Task directions. Consider the listing below. Extract exactly the lines from the line containing "pieces = make_ceiling_plate()" to the line containing "obj.matrix_parent_inverse = Matrix.Identity(4)", both included.

───── Information supplied ─────

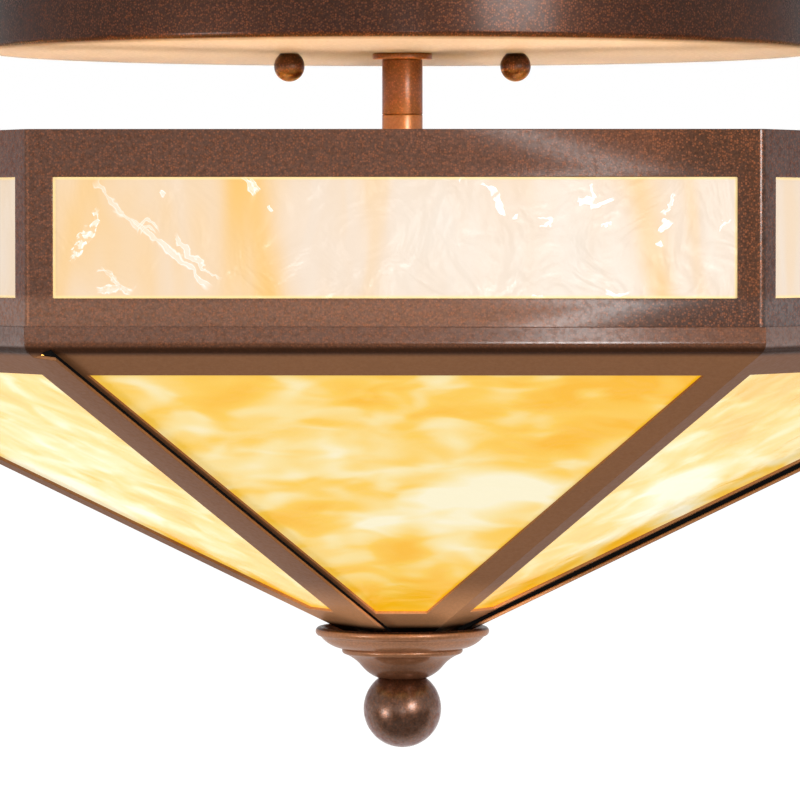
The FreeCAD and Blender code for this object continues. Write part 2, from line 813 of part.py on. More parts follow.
def make_panel(face, seam):
    """One side of the pan, mitred at its folds, with its window.

    seam is the end, low or high in angle, that is cut back under a neighbour's lap.
    """
    body = new_body(f"panel_{face}", turn=FACE_ANGLES[face] + 90)
    pad(body, new_sketch(body, "YZ_Plane", [panel_section()]), "2 * pan_apothem", midplane=True)
    far = "2 * pan_apothem"
    mitre = [
        ("0", "0"),
        (f"{far} * sin(30)", f"-{far} * cos(30)"),
        (far, f"-{far} * cos(30)"),
        (far, far),
        (f"-{far}", far),
        (f"-{far}", f"-{far} * cos(30)"),
        (f"-{far} * sin(30)", f"-{far} * cos(30)"),
    ]
    pocket(body, new_sketch(body, "XY_Plane", [mitre]))
    window = slope_outline("rib_strip", "slope_top - pan_top_rail",
                           "pan_window_foot / cos(pan_slope)")
    pocket(body, slope_sketch(body, window, "0"))
    if seam:
        side = "-" if seam == "low" else ""
        reach = "(seam_top_radius + seat_clearance)"
        strip = []
        for along, across in (("0", "seam_setback"), (reach, "seam_setback"),
                              (reach, "-seam_setback"), ("0", "-seam_setback")):
            strip.append((f"{side}({along} * sin(30) + ({across}) * cos(30))",
                          f"-{along} * cos(30) + ({across}) * sin(30)"))
        pocket(body, new_sketch(body, "XY_Plane", [strip]))
    return body


def ruled_along_rib(name, rib_angle, outlines):
    """Straight-sided solid along a rib, between an outline near the tip and one at the top."""
    body = new_body(name, turn=rib_angle)
    sections = []
    for reach, outline in zip(("seam_foot_radius", "seam_top_radius"), outlines):
        sections.append(new_sketch(body, "YZ_Plane", [outline], base={"z": reach}))
    loft = body.newObject("PartDesign::AdditiveLoft", f"{name}_loft")
    loft.Profile = sections[0]
    loft.Sections = [sections[1]]
    loft.Ruled = True
    return body


def make_lap(name, rib_angle, toward):
    """Edge of a sheet that runs on flat past a fold and stands off the neighbouring side."""
    outlines = []
    for reach in ("seam_foot_radius", "seam_top_radius"):
        rib = f"pan_apex + ({reach}) * rib_rise"
        edge = f"{rib} - seam_lap * rib_fall * lap_fall_share"
        outlines.append([
            ("0", rib),
            (f"{toward}seam_lap", edge),
            (f"{toward}seam_lap", f"{edge} + pan_wall / cos(pan_slope)"),
            ("0", f"{rib} + pan_wall / cos(pan_slope)"),
        ])
    return ruled_along_rib(name, rib_angle, outlines)


def make_seam_sealant():
    """Beads that close the wedges between the laps and the sides that they stand off."""
    inner = "seam_setback + sealant_inset"
    outer = "seam_lap - sealant_recess"
    beads = []
    for number, (rib_angle, toward) in enumerate(LAP_PLACES.values(), 1):
        outlines = []
        for reach in ("seam_foot_radius", "seam_top_radius"):
            rib = f"pan_apex + ({reach}) * rib_rise"
            lap = f"{rib} + pan_wall / cos(pan_slope) + seat_clearance"
            side = f"{rib} - seat_clearance"
            outlines.append([
                (f"{toward}({inner})", f"{lap} - ({inner}) * rib_fall * lap_fall_share"),
                (f"{toward}({outer})", f"{lap} - ({outer}) * rib_fall * lap_fall_share"),
                (f"{toward}({outer})", f"{side} + ({outer}) * rib_fall"),
                (f"{toward}({inner})", f"{side} + ({inner}) * rib_fall"),
            ])
        beads.append(ruled_along_rib(f"seam_sealant_{number}", rib_angle, outlines))
    return group("seam_sealant", beads)


def fuse(name, parts):
    """One solid made of parts that meet face to face."""
    joined = doc.addObject("Part::MultiFuse", name)
    joined.Label = name
    joined.Shapes = parts
    joined.Refine = True
    return joined


def make_pan():
    """Three sheets of two sides each. The front sheet's ends lie under the others' laps."""
    front = [make_panel("front", "low"), make_panel("right", "high")]
    laps = {name: make_lap(name, *place) for name, place in LAP_PLACES.items()}
    rear_right = [make_panel("back_right", None), make_panel("back", None),
                  laps["lap_right"], laps["lap_back"]]
    rear_left = [make_panel("back_left", "low"), make_panel("left", None),
                 laps["lap_left"]]
    return [fuse("pan_sheet_front", front), fuse("pan_sheet_right", rear_right),
            fuse("pan_sheet_left", rear_left), make_seam_sealant()]


def make_pan_glass(face):
    """Flat pane that lies on the inside of one side of the pan."""
    body = new_body(f"pan_glass_{face}", turn=FACE_ANGLES[face] + 90)
    outline = slope_outline("rib_strip - glass_lap", "slope_top - pan_top_rail + glass_lap",
                            "pan_window_foot / cos(pan_slope) - glass_lap",
                            shift="pan_wall * tan(pan_slope)")
    pad(body, slope_sketch(body, outline, "pan_wall"), "glass_wall", backward=True)
    return body


def make_pan_clips():
    """Two clips on each side's top rail and one at its foot."""
    body = new_body("pan_glass_clips")
    head = "slope_top - pan_top_rail + glass_lap"
    foot = "pan_window_foot / cos(pan_slope) - glass_lap"
    pads = []
    for edge, away, place in ((head, "+", "clip_inset"), (head, "+", "-clip_inset"),
                              (foot, "-", "0")):
        outline = clip_outline(edge, "-pan_wall", away, "-")
        sketch = new_sketch(body, "YZ_Plane", [outline], base={"y": "pan_apex", "z": place},
                            spin=(Vector(0, 0, 1), "180 - pan_slope"))
        pads.append(pad(body, sketch, "clip_width", midplane=True))
    pattern(body, pads, len(FACE_ANGLES))
    return body


# ---------------------------------------------------------------- finial


def make_cap():
    """Turned cap: a round-lipped brim that rises round the pan's tip, a bead and an ogee."""
    step_foot = "seat_foot + cap_step_top - cap_step_height"
    bead = "(cap_step_radius - cap_bead)"
    middle = (f"(cap_neck_radius + {bead}) / 2", f"(neck_foot + {step_foot}) / 2")
    bore = "rod_radius + thread_clearance"
    lip = "(cap_lip_wall / 2)"
    return turned("finial_cap", [
        (bore, "neck_foot"),
        ("cap_neck_radius", "neck_foot", "cap_ogee_radius", 1),
        (*middle, "cap_ogee_radius", -1),
        (bead, step_foot, "cap_step_height * 2 / 3", 1),
        ("cap_step_radius", "seat_foot + cap_step_top", "cap_brim_bow", 1),
        (f"cap_radius - {lip}", f"seat_foot + cap_brim_rise - {lip}", lip, 1),
        ("cap_radius", "seat_foot + cap_brim_rise", lip, 1),
        (f"cap_radius - {lip}", f"seat_foot + cap_brim_rise + {lip}", lip, 1),
        (f"cap_radius - 2 * {lip}", "seat_foot + cap_brim_rise", "cap_brim_bow", -1),
        ("cap_shelf_radius", "seat_foot + seat_wall + seat_clearance"),
        ("cap_shelf_radius", "seat_foot"),
        ("cap_shelf_radius - cap_shelf_width", "seat_foot"),
        (f"{bore} + cap_floor", "neck_foot + cap_floor"),
        (bore, "neck_foot + cap_floor"),
    ])


def make_finial():
    """Rod, nuts, plates, cap and ball that close the pan from below."""
    bore = "rod_radius + thread_clearance"
    nut = ("rod_nut_flats", "rod_nut_height")
    plate = ring_profile(bore, "base_plate_radius", "base_plate_foot", "base_plate_top")
    seat = ring_profile(bore, "cap_shelf_radius - hole_clearance", "seat_foot", "pan_tip")
    return [
        turned("finial_rod", ring_profile("0", "rod_radius", "rod_foot", "rod_top")),
        hex_nut("rod_nut", *nut, "cup_floor", bore),
        turned("base_plate", plate),
        hex_nut("base_nut", *nut, "base_plate_top", bore),
        turned("seat_washer", seat),
        make_cap(),
        turned_ball("finial_ball", "ball_radius", "cap_neck_radius", bore, "rod_grip",
                    "placement(vector(0; 0; neck_foot); rotation(0; 0; 0))"),
    ]


# ---------------------------------------------------------------- checks and files


def group(name, parts):
    """Like pieces kept together as one node."""
    joined = doc.addObject("Part::Compound", name)
    joined.Label = name
    joined.Links = parts
    return joined


def export(pieces):
    """Write each piece that is whole and valid to parts/NAME.step."""
    doc.recompute()
    failed = [item.Name for item in doc.Objects
              if "Invalid" in item.State or "Error" in item.State]
    if failed:
        raise RuntimeError(f"not computed: {failed}")
    os.makedirs("parts", exist_ok=True)
    for piece in pieces:
        shape = piece.Shape
        if shape.isNull() or not shape.isValid() or not shape.Solids:
            raise RuntimeError(f"{piece.Label} is not a valid solid")
        shape.exportStep(f"parts/{piece.Label}.step")
        print(f"{piece.Label}: {len(shape.Solids)} solids, {shape.Volume:.0f} mm3")


pieces = make_ceiling_plate() + make_stem() + [make_spider()] + make_cluster()
pieces += [make_band()] + [make_band_glass(face) for face in FACE_ANGLES] + [make_band_clips()]
pieces += make_pan() + [make_pan_glass(face) for face in FACE_ANGLES] + [make_pan_clips()]
pieces += make_finial()
export(pieces)
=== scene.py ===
"""Looks of a six-sided semi flush ceiling light with lit art glass and bronze powder coat."""
import json
import math

import bmesh
import bpy
import numpy as np
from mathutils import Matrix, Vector

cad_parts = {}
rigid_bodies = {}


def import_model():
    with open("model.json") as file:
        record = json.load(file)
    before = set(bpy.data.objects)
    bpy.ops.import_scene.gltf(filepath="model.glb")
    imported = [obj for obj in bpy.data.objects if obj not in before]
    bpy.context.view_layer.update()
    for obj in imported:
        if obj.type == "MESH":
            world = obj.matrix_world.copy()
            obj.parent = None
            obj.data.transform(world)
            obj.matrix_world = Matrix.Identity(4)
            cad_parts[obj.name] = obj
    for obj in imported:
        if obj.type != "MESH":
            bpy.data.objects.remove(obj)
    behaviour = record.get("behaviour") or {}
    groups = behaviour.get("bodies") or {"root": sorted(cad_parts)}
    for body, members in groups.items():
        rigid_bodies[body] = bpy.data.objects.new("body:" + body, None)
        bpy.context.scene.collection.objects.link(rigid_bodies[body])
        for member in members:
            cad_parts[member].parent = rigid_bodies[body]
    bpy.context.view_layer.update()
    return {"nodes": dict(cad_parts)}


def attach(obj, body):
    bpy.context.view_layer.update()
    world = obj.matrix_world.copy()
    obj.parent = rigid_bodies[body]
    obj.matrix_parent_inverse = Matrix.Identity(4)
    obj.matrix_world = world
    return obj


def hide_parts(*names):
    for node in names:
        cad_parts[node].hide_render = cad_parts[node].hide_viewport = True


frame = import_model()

# ---------------------------------------------------------------- camera

EYE = Vector((0.0255, -2.164, -0.1032))
PITCH = math.radians(1.72)
YAW = math.radians(0.70)
FOCAL_PIXELS = 5500.0
PICTURE_PIXELS = 800.0
SENSOR = 36.0
NEAREST, FARTHEST = 0.05, 200.0


def place_camera():
    """Long lens a little under the canopy, looking slightly down at the front side."""
    lens = bpy.data.cameras.new("camera")
    lens.sensor_width = SENSOR
    lens.lens = FOCAL_PIXELS / PICTURE_PIXELS * SENSOR
    lens.clip_start = NEAREST
    lens.clip_end = FARTHEST
    camera = bpy.data.objects.new("camera", lens)
    camera.location = EYE
    camera.rotation_euler = (math.pi / 2 - PITCH, 0.0, YAW)
    bpy.context.scene.collection.objects.link(camera)
    bpy.context.scene.camera = camera


# ---------------------------------------------------------------- node helpers


def linear(red, green, blue):
    """Linear colour of an sRGB colour given from 0 to 255."""
    shares = np.array([red, green, blue]) / 255.0
    curved = np.where(shares <= 0.04045, shares / 12.92, ((shares + 0.055) / 1.055) ** 2.4)
    return (*curved.tolist(), 1.0)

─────

Result of this exercise.
pieces = make_ceiling_plate() + make_stem() + [make_spider()] + make_cluster()
pieces += [make_band()] + [make_band_glass(face) for face in FACE_ANGLES] + [make_band_clips()]
pieces += make_pan() + [make_pan_glass(face) for face in FACE_ANGLES] + [make_pan_clips()]
pieces += make_finial()
export(pieces)
=== scene.py ===
"""Looks of a six-sided semi flush ceiling light with lit art glass and bronze powder coat."""
import json
import math

import bmesh
import bpy
import numpy as np
from mathutils import Matrix, Vector

cad_parts = {}
rigid_bodies = {}


def import_model():
    with open("model.json") as file:
        record = json.load(file)
    before = set(bpy.data.objects)
    bpy.ops.import_scene.gltf(filepath="model.glb")
    imported = [obj for obj in bpy.data.objects if obj not in before]
    bpy.context.view_layer.update()
    for obj in imported:
        if obj.type == "MESH":
            world = obj.matrix_world.copy()
            obj.parent = None
            obj.data.transform(world)
            obj.matrix_world = Matrix.Identity(4)
            cad_parts[obj.name] = obj
    for obj in imported:
        if obj.type != "MESH":
            bpy.data.objects.remove(obj)
    behaviour = record.get("behaviour") or {}
    groups = behaviour.get("bodies") or {"root": sorted(cad_parts)}
    for body, members in groups.items():
        rigid_bodies[body] = bpy.data.objects.new("body:" + body, None)
        bpy.context.scene.collection.objects.link(rigid_bodies[body])
        for member in members:
            cad_parts[member].parent = rigid_bodies[body]
    bpy.context.view_layer.update()
    return {"nodes": dict(cad_parts)}


def attach(obj, body):
    bpy.context.view_layer.update()
    world = obj.matrix_world.copy()
    obj.parent = rigid_bodies[body]
    obj.matrix_parent_inverse = Matrix.Identity(4)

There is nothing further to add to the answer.